Thymus


Definition of Thymus

The Thymus is the site for development of thymic derived lymphocytes, or T cells.

What happen inside the Thymus 

Developing T cells, called thymocytes, differentiate from lymphoid stem cells derived from the marrow into functional, mature T cells. It is here that T cells acquire their repertoire of specific antigen receptors to cope with the antigenic challenges received throughout one’s life span. Once they have completed their maturation, the T cells leave the Thymus and circulate in the blood and through secondary lymphoid tissues.

Anatomy of the Thymus

The thymus is located in the superior mediastinum, overlying, in order, the left brachiocephalic (or innominate) vein, the innominate artery, the left common carotid artery, and the trachea. It overlaps the upper limit of the pericardial sac below and extends into the neck beneath the upper anterior ribs. It receives its blood supply from the internal thoracic arteries. Venous blood from the thymus drains into the brachiocephalic and internal thoracic veins, which communicate above with the inferior thyroid veins.

Embryology of the Thymus

Arising from the third and fourth brachial pouches as an epithelial organ populated by lymphoid cells and endoderm derived thymic epithelial cells, the thymus develops at about the
eighth week of gestation.

Thymus size thorough life

The thymus increases in size through fetal and postnatal life and remains ample into puberty, when it weighs approximately 40 g. Thereafter, the size progressively decreases with aging as a consequence of thymic involution. The volume of the thymus can be estimated by sonography.

Studies about Thymus

In one study of 149 healthy term infants within 1 week of birth, there was a significant correlation between the estimated thymic volume and the weight of the infant. However, no correlation was apparent between the estimated thymic volume and the infant’s sex, length, or gestational age. Also, there was no apparent correlation between estimated volume and the proportions of CD4+ T cells or CD8+ T cells found in the blood.

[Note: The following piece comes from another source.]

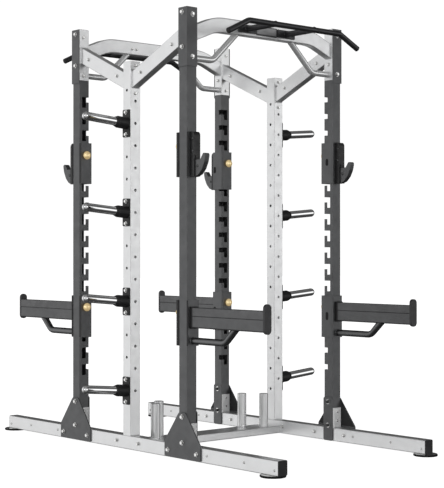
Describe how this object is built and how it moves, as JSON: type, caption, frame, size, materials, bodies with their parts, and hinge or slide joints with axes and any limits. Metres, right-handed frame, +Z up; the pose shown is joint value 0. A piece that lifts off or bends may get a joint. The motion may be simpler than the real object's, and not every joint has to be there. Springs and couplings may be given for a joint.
{
  "type": "double-sided half rack",
  "caption": "Free-standing steel training rack with slotted uprights, lift-and-lock bar hooks and spotter arms, pull-up handles, weight storage pegs and upright bar holders.",
  "frame": {"origin": "on the floor, at the centre of the footprint", "axes": "+X along the base rails towards one training side, +Y across them to the other rail, +Z up"},
  "size_m": [2.5862, 1.8106, 2.467],
  "materials": {
    "silver_paint": "silver powder coat, fine satin",
    "dark_paint": "charcoal powder coat, satin",
    "black_steel": "black powder coat, satin",
    "black_plastic": "moulded, matte",
    "amber_knob": "moulded, glossy",
    "chrome_steel": "polished plate"
  },
  "bodies": {
    "frame": {"base_rail_near": "silver_paint", "centre_post_near": "silver_paint", "storage_peg_near_1": "chrome_steel", "storage_peg_near_2": "chrome_steel", "storage_peg_near_3": "chrome_steel", "storage_peg_near_4": "chrome_steel", "base_rail_far": "silver_paint", "centre_post_far": "silver_paint", "storage_peg_far_1": "chrome_steel", "storage_peg_far_2": "chrome_steel", "storage_peg_far_3": "chrome_steel", "storage_peg_far_4": "chrome_steel", "head_frame_left": "silver_paint", "pull_up_handle_left": "black_steel", "head_frame_right": "silver_paint", "pull_up_handle_right": "black_steel", "base_cross_member": "silver_paint", "rail_foot_near_left": "black_plastic", "upright_near_left": "dark_paint", "base_gusset_near_left": "dark_paint", "head_angle_near_left": "dark_paint", "v_arm_near_left": "silver_paint", "rail_foot_near_right": "black_plastic", "upright_near_right": "dark_paint", "base_gusset_near_right": "dark_paint", "head_angle_near_right": "dark_paint", "v_arm_near_right": "silver_paint", "rail_foot_far_left": "black_plastic", "upright_far_left": "dark_paint", "base_gusset_far_left": "dark_paint", "head_angle_far_left": "dark_paint", "v_arm_far_left": "silver_paint", "rail_foot_far_right": "black_plastic", "upright_far_right": "dark_paint", "base_gusset_far_right": "dark_paint", "head_angle_far_right": "dark_paint", "v_arm_far_right": "silver_paint"},
    "bar_hook_near_left": {"bar_hook_near_left": "dark_paint", "hook_liner_near_left": "black_plastic"},
    "hook_knob_near_left": {"hook_knob_near_left": "amber_knob"},
    "safety_arm_near_left": {"safety_arm_near_left": "dark_paint"},
    "arm_knob_near_left": {"arm_knob_near_left": "amber_knob"},
    "bar_hook_near_right": {"bar_hook_near_right": "dark_paint", "hook_liner_near_right": "black_plastic"},
    "hook_knob_near_right": {"hook_knob_near_right": "amber_knob"},
    "safety_arm_near_right": {"safety_arm_near_right": "dark_paint"},
    "arm_knob_near_right": {"arm_knob_near_right": "amber_knob"},
    "bar_hook_far_left": {"bar_hook_far_left": "dark_paint", "hook_liner_far_left": "black_plastic"},
    "hook_knob_far_left": {"hook_knob_far_left": "amber_knob"},
    "safety_arm_far_left": {"safety_arm_far_left": "dark_paint"},
    "arm_knob_far_left": {"arm_knob_far_left": "amber_knob"},
    "bar_hook_far_right": {"bar_hook_far_right": "dark_paint", "hook_liner_far_right": "black_plastic"},
    "hook_knob_far_right": {"hook_knob_far_right": "amber_knob"},
    "safety_arm_far_right": {"safety_arm_far_right": "dark_paint"},
    "arm_knob_far_right": {"arm_knob_far_right": "amber_knob"}
  },
  "joints": [
    {"name": "bar_hook_lift_near_left", "type": "slide", "parent": "frame", "child": "bar_hook_near_left", "axis": [0, 0, 1], "range_m": [0, 0.028]},
    {"name": "hook_knob_pull_near_left", "type": "slide", "parent": "bar_hook_near_left", "child": "hook_knob_near_left", "axis": [1, 0, 0], "range_m": [0, 0.012], "stiffness_N_per_m": 600, "springref_m": -0.004},
    {"name": "safety_arm_lift_near_left", "type": "slide", "parent": "frame", "child": "safety_arm_near_left", "axis": [0, 0, 1], "range_m": [0, 0.028]},
    {"name": "arm_knob_pull_near_left", "type": "slide", "parent": "safety_arm_near_left", "child": "arm_knob_near_left", "axis": [1, 0, 0], "range_m": [0, 0.012], "stiffness_N_per_m": 600, "springref_m": -0.004},
    {"name": "bar_hook_lift_near_right", "type": "slide", "parent": "frame", "child": "bar_hook_near_right", "axis": [0, 0, 1], "range_m": [0, 0.028]},
    {"name": "hook_knob_pull_near_right", "type": "slide", "parent": "bar_hook_near_right", "child": "hook_knob_near_right", "axis": [-1, 0, 0], "range_m": [0, 0.012], "stiffness_N_per_m": 600, "springref_m": -0.004},
    {"name": "safety_arm_lift_near_right", "type": "slide", "parent": "frame", "child": "safety_arm_near_right", "axis": [0, 0, 1], "range_m": [0, 0.028]},
    {"name": "arm_knob_pull_near_right", "type": "slide", "parent": "safety_arm_near_right", "child": "arm_knob_near_right", "axis": [-1, 0, 0], "range_m": [0, 0.012], "stiffness_N_per_m": 600, "springref_m": -0.004},
    {"name": "bar_hook_lift_far_left", "type": "slide", "parent": "frame", "child": "bar_hook_far_left", "axis": [0, 0, 1], "range_m": [0, 0.028]},
    {"name": "hook_knob_pull_far_left", "type": "slide", "parent": "bar_hook_far_left", "child": "hook_knob_far_left", "axis": [1, 0, 0], "range_m": [0, 0.012], "stiffness_N_per_m": 600, "springref_m": -0.004},
    {"name": "safety_arm_lift_far_left", "type": "slide", "parent": "frame", "child": "safety_arm_far_left", "axis": [0, 0, 1], "range_m": [0, 0.028]},
    {"name": "arm_knob_pull_far_left", "type": "slide", "parent": "safety_arm_far_left", "child": "arm_knob_far_left", "axis": [1, 0, 0], "range_m": [0, 0.012], "stiffness_N_per_m": 600, "springref_m": -0.004},
    {"name": "bar_hook_lift_far_right", "type": "slide", "parent": "frame", "child": "bar_hook_far_right", "axis": [0, 0, 1], "range_m": [0, 0.028]},
    {"name": "hook_knob_pull_far_right", "type": "slide", "parent": "bar_hook_far_right", "child": "hook_knob_far_right", "axis": [-1, 0, 0], "range_m": [0, 0.012], "stiffness_N_per_m": 600, "springref_m": -0.004},
    {"name": "safety_arm_lift_far_right", "type": "slide", "parent": "frame", "child": "safety_arm_far_right", "axis": [0, 0, 1], "range_m": [0, 0.028]},
    {"name": "arm_knob_pull_far_right", "type": "slide", "parent": "safety_arm_far_right", "child": "arm_knob_far_right", "axis": [-1, 0, 0], "range_m": [0, 0.012], "stiffness_N_per_m": 600, "springref_m": -0.004}
  ]
}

The estimated thymic volume of healthy infants increases from birth to 4 and 8 months of age and then decreases. Most of the individual variation at 4 and 10 months of age appears to correlate with breast feeding status, body size, and, to a lesser extent, illness. Breast fed infants at 4 months of age have significantly larger estimated thymic volumes than do age matched formula fed infants with similar thymic volumes at birth.

Structure of The Thymus

A longitudinal fissure divides the Thymus into two asymmetrical lobes, a larger right and a smaller left, that are derived from the right and left brachial pouches, respectively. These two developmentally separate parts of the Thymus are easily separated from each other by blunt dissection.

Each lobe of the thymus is divided into multiple lobules by fibrous septa. Each lobule consists of an outer cortex and an inner medulla. The cortex contains dense collections of thymocytes that appear as lymphocytes of slightly variable size with scattered, rare mitoses.

The lighter staining medulla is more sparsely populated with cells. It contains loosely arranged mature thymocytes and characteristic tightly packed whorls of squamous-appearing epithelial cells, called thymic or Hassall corpuscles. These appear to be remnants of degenerating cells and are rich in high molecular weight cytokeratins.

The thymus contains several other important cell types in addition to thymocytes. There are several types of specialized epithelial cells within the thymus. The three main categories of thymic epithelial cells are the medullary epithelial cells, which are organized into clusters, the cortical epithelial cells, which form an epithelial network, and the epithelial cells of the outer cortex.

The epithelial cells in the cortex and medulla often have a stellate shape, display desmosomal connections to one another, and may function as nurse cells to developing thymocytes. In addition, the thymus contains marrow derived antigen presenting cells, primarily in terdigitating dendritic cells and macrophages, particularly at the corticomedullary junction. 

After puberty, thymic involution begins within the cortex. This region may disappear completely with aging, while medullary remnants persist throughout life. Glucocorticoids also may induce atrophy of the cortex secondary to glucocorticoid induced apoptosis of cortical thymocytes. This also may be seen in conditions that are associated with increases in circulating glucocorticoid hormones, for example, pregnancy or stress.